# New ramps



## Polaris425 (Dec 16, 2004)

Needed a ramp for my trailer since It did t have one. I found one for $50, cheaper than I could have built one. 

It was exactly the right size but of course the hinges didnt line up. 

I was going to have to cut the trailer side hinge off (3 hinges welded both sides) and line them up then re weld and re paint. As well as re work the tabs to pin it upright while in tow. 

I didn't really feel like doing all that so I went back to my original plan of ramps. I cut the gate down (just cut both ends off) & was left with perfect ramps. And I'm going To use the left over expanded metal to patch the messed up expanded metal on the trailer. Pictures below.

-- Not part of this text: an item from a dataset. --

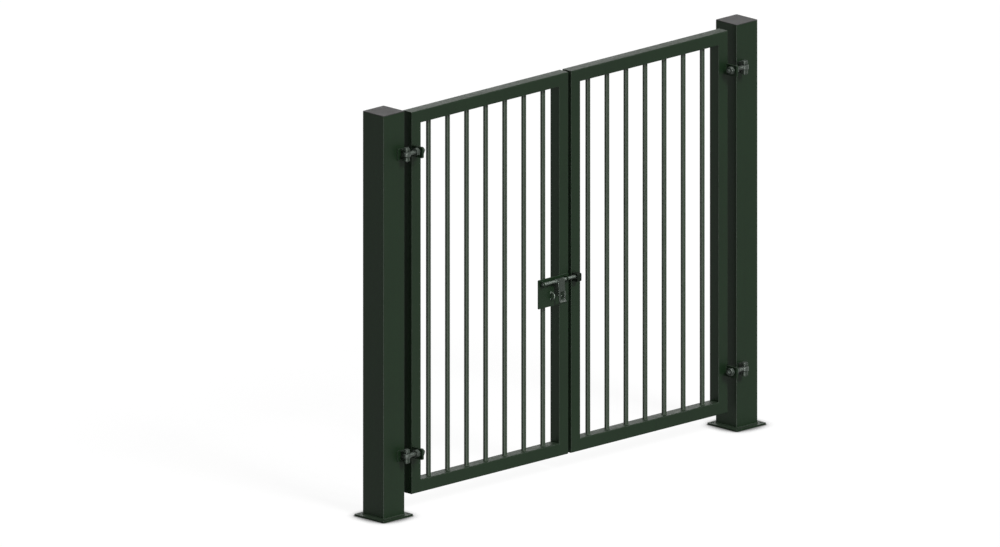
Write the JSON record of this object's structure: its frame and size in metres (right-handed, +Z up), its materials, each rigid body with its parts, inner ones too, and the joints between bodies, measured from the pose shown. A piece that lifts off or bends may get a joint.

Probably will end up going back and welding a support down or across the middle to help keep the expanded metal from dipping and pulling apart.


----------



## Cal3bCart3r (Mar 5, 2012)

Nice but where pics at?


----------



## Polaris425 (Dec 16, 2004)

Took a second to upload. Working off the iPad


----------



## Lonewolfe (Jan 25, 2012)

I like ramps better anyway. Those gates clank around and act like a parachute. Even with my little aluminum trailer I just use the gate as a ramp and then throw it in the back of the truck. Nice job!!


----------



## nickbdavis21 (May 24, 2010)

Looks good!


----------